Monte Carlo methods: MC tree search, dropout-based parameter sampling, and resource-bounded planning unify epistemic (information-seeking) and habitual (exploitative) control in neurally plausible dual-process architectures (Fountas et al., 2020).
Symmetry and disentanglement: DAI latent spaces encode object and scene symmetries, exploited for sample-efficient manipulation and generalization (Ferraro et al., 2023).
Tensor network world models: matrix product states enable compact, exact inference and planning in discrete, high-dimensional state spaces (Wauthier et al., 2022).

The agent’s model remains explicitly probabilistic and fully differentiable, providing a rigorous foundation for further integration of perception, learning, and control under the free energy principle.
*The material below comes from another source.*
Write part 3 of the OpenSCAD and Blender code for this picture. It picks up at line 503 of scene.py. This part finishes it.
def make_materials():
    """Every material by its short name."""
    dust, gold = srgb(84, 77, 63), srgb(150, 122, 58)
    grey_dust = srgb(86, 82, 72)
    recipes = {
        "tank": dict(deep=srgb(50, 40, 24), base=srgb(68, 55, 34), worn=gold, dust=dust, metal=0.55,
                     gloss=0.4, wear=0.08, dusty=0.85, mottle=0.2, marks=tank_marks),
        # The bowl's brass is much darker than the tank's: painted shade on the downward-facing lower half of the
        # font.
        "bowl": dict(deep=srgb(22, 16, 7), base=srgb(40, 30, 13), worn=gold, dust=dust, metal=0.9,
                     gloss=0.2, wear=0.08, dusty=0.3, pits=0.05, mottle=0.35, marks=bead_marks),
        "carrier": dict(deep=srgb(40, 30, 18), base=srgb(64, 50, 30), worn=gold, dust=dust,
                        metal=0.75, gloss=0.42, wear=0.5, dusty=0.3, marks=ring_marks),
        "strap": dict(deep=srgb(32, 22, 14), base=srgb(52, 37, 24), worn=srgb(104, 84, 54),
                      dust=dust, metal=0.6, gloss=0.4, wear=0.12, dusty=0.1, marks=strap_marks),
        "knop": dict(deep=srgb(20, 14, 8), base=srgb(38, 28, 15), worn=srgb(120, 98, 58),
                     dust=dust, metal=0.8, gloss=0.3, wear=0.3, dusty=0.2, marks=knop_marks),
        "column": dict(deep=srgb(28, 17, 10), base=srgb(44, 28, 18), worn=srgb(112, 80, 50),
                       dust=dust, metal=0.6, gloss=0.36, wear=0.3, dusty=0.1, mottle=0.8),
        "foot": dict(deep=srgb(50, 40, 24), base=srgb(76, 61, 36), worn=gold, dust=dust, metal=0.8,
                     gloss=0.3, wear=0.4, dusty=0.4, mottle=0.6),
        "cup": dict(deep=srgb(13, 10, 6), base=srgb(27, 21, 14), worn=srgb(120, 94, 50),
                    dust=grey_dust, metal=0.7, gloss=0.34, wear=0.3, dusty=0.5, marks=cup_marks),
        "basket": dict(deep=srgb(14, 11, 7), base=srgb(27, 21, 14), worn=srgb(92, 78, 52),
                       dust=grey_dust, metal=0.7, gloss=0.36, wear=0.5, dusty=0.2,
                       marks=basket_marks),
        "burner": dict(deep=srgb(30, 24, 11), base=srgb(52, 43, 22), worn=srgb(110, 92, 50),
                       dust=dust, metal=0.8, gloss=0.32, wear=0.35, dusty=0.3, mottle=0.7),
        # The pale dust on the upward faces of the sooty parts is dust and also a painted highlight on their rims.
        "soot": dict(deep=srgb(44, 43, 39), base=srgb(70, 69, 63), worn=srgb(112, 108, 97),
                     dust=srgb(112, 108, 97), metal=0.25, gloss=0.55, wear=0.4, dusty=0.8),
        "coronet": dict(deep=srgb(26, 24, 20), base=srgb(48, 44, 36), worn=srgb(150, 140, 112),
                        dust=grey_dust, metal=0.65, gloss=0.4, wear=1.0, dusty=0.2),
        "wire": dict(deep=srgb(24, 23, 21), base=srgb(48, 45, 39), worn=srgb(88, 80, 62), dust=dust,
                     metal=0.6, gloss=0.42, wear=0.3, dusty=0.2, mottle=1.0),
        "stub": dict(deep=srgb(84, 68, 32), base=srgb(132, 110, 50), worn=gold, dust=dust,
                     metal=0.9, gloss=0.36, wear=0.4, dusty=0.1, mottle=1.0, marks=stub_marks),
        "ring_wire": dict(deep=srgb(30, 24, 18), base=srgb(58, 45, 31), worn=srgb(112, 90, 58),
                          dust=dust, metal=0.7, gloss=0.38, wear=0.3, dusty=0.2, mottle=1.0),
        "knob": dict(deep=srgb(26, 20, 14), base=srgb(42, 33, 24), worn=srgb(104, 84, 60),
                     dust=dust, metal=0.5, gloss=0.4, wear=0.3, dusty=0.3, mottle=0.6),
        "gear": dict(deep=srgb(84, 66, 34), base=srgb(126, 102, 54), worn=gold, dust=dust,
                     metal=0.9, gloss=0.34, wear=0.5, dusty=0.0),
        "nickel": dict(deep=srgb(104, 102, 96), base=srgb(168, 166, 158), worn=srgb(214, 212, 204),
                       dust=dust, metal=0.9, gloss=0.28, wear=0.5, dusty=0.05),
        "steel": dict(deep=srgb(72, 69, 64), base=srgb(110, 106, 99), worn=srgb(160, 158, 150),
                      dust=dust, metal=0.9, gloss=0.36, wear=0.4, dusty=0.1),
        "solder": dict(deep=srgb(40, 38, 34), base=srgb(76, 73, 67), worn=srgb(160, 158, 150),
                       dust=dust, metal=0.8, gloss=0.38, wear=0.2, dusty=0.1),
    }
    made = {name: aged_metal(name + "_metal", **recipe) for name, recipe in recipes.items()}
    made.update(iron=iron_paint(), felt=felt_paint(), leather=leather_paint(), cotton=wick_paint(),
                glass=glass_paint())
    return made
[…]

The unification of deep generative modeling, variational inference, and active inference-driven planning underpins the expressiveness, robustness, and sample efficiency of model-based Deep Active Inference agents (Çatal et al., 2020, Yokozawa et al., 27 Oct 2025, Yeganeh et al., 26 May 2025, Fujii et al., 1 Dec 2025, Fountas et al., 2020, Ferraro et al., 2023). These systems are amenable to real-world deployment where latent structure discovery, long-horizon reasoning, and action-outcome uncertainty are primary operational challenges.